What A Torn Body Can Mean

“If his offering to the LORD is a burnt offering of birds, then he shall bring his offering of turtledoves or pigeons. And the priest shall bring it to the altar and wring off its head and burn it on the altar. Its blood shall be drained out on the side of the altar. He shall remove its crop with its contents and cast it beside the altar on the east side, in the place for ashes. He shall tear it open by its wings, but shall not sever it completely. And the priest shall burn it on the altar, on the wood that is on the fire. It is a burnt offering, a food offering with a pleasing aroma to the LORD" (Leviticus 1:14-17).
I can have so small a view of my sin and God's holiness. When I read this passage in Leviticus, or other passages describing the slaughter of a bull or a goat as a sin offering, my understanding can be trite and shallow. "Tear it open by its wings..."; ugh, but okay, whatever.  (Can't we secretly harbor a view of God, and of the times, as brutal and ancient... appallingly, embarrassingly violent, an offense to our sanctimonious sensitivities?)

But then this.

  "Who has believed what he has heard from us?
        And to whom has the arm of the LORD been revealed?
    For he grew up before him like a young plant,
        and like a root out of dry ground;
    he had no form or majesty that we should look at him,
        and no beauty that we should desire him.

 "He was despised and rejected by men;
        a man of sorrows, and acquainted with grief;
    and as one from whom men hide their faces
        he was despised, and we esteemed him not.
    Surely he has borne our griefs
        and carried our sorrows;
    yet we esteemed him stricken,
        smitten by God, and afflicted.
"But he was pierced for our transgressions;
        he was crushed for our iniquities;
    upon him was the chastisement that brought us peace,
        and with his wounds we are healed.
    All we like sheep have gone astray;
        we have turned, every one, to his own way;
    and the LORD has laid on him
        the iniquity of us all."
(Isaiah 53:1-6 )

Stricken, smitten and afflicted; pierced and crushed for MY iniquity. For MY lawlessness. For MY arrogance, and my sanctimonious sensitivities. The Son of God must be stretched and fastened with nails to a crucifix of wood because of my unholy insistence on my own, deficient righteousness.
Simeon with Christ in the temple (Luke 2:25-35).
The Bible is silent in Genesis on the abhorrence of God as he slaughters a good and innocent beast (the first physical death of his creation) to provide a covering for my first parents for the first arrogant transgression (Genesis 3:21).

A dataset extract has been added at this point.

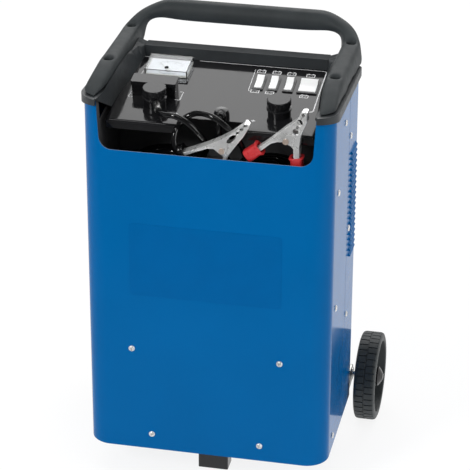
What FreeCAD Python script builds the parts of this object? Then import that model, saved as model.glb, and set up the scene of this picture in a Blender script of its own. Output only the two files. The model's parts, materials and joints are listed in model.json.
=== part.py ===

The Bible is silent in Leviticus on the revulsion and horror that must have been felt by many, or most, or all of the priests when they learned they must tear apart the body of a bird by its outstretched wings; again, for the iniquity of my first parents.

The Bible is silent in Isaiah on the unfathomable depths of the Father's heart as he crushes and bruises his only Son, the true Scapegoat sent to bear the iniquity "of us all".

Yet the Bible so clearly reveals, throughout, the horror of man's rebellion, God's love for his good creation and his holy rules, his anger and wrath against the transgression that brought death and ruin, and his mercy and justice in sending his own Son to redeem all back. We may infer from all this that the tearing open of a living bird and the spilled blood of beast after beast after beast was never meant to be taken as normal-for-the-times. It was always unnatural, always abhorrent, always horrible.

And that gives me a much more sober view of my sin, and God's holiness, and what he accomplished in the death of his Son on the cross.